Employees focus on more important tasks

Employees no longer have to spend hours working on verifying invoices and processing information, leaving them room to work on higher priority business missions.

Increased efficiency

By automating and digitalizing the invoice process, the time spent working on approving, inputting, and recording invoice payments is greatly reduced.

Reduced errors

Using electronic software also helps to minimize the errors that come from human input, whether it be from illegible handwriting, misplaced documents, or poorly calculated numbers.

Data security

Inputting data into an online tool always has a certain level of risk. Despite this, the risk of potential security breaches on important data is mitigated by the other benefits.

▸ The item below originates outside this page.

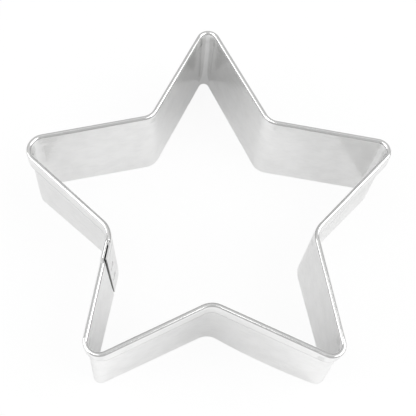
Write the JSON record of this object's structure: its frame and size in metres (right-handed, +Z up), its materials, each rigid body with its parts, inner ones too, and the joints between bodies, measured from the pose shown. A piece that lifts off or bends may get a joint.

Suppliers that don’t accept digital processing

You might come across an old-school supplier that only accepts paper invoice documents, which means your well-planned software tool won’t be of much help. Most companies these days accept electronic invoices, the traditional companies that accept only paper invoices are few and far between.

Potential Fees

Depending on the software you use, you may incur certain fees, such as the price of the software of course, but also potential fees for sending invoice payments.

If you’re unsure about which solution to choose, check out our directory of accounts payable software to get started!

Key takeaways

There are many risks when not processing invoices correctly such as fees, poor supplier relationships, inaccurate bookkeeping, and more.

But, the 5-step process is easy to remember:

  • Receive the invoice
  • Verify the correct information
  • Get approval for payment
  • Pay the invoice
  • Archive the transaction

Manual invoice payments can also be a burden, and many software options improve how your business manages invoice processing. With the essential steps and resources at your disposal to improve your process, your business is ready for anything!